Cop: Hey, Towhead, where does Omar roll?

Kid: Listen, McGarnakle, I have operating expenses. I gots to get my Reese's Pieces.

And then, in season 3, the kid is beat down by the seventh graders who run the University Drive crew.

R.I.P., H-Dog

I know I'm a little late on this, but I just have to give my own obituary, short and sweet though it may be.

I used to read Herbert's columns and think, "Ha! A nerdy white guy--an accountant, no less!--is using gangsta-banter!" Now that I've worked in an office or two, however, I understand that not only is H-Dog's manner of speech comically discordant from his looks, his columns get office life exactly right. I'm an accounts reeceevin' supervisor, and I hate those bitches in accounts payabo'.**

I'll raise my Letta Opener O' Death for you, H-Dog, and pour out a 40 on da curb for you. Accounts Reeceevin' 4 Life.

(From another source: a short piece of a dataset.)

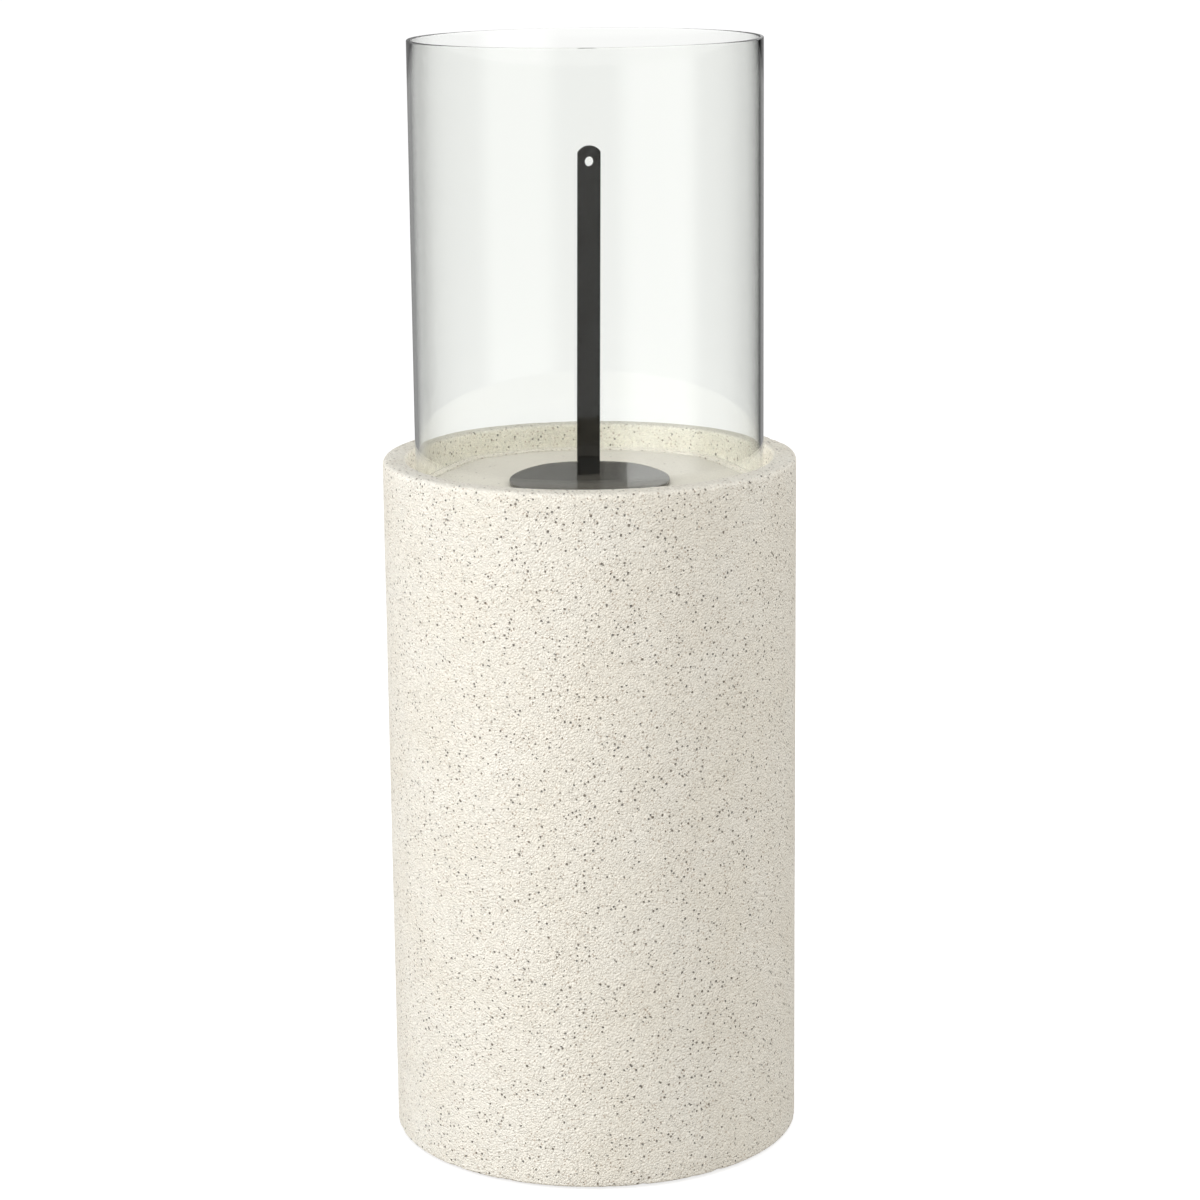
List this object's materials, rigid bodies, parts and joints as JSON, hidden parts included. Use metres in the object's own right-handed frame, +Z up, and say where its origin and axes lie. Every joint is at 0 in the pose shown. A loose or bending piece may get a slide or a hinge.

**Blogads is a small office; I do some, but not all, accounts payable here. Also, I don't hate or want to kill Miklos, who handles most of it. He's a nice man.

Tuesday, May 1, 2007

While We're On the Subject of Bi-rotary Transportation...

Something that I always find funny: A large man on a small bike.

The Physics of Scooter-ing

Yesterday, at the speedbump that lies kittycorner to the Harris Teeter dumpsters, a person riding a powder blue and white Honda Metropolitan rode by. This isn't remarkable, I know. What was remarkable was that, to drive over the speedbump, the driver (a young woman in some kicky sunglasses) jumped off of the scooter and sort of daintily pushed it over the speedbump, then jumped back on and started driving it again. It sort of reminded me of a Chinese wire-fighting trick wherin a combantant dances across a goldfish pond to allow herself (or himself) a break from the stylized pummeling she (or he) is receiving.

Was she afraid that she was driving so slowly that she didn't have enough momentum to make it over the speedbump without tipping over sideways? Does she have a very inconvenient compulsion that forces her to walk her scooter over every speedbump? What does she do about potholes?

I didn't check to see if she walked the scooter over the next speedbump, or the next.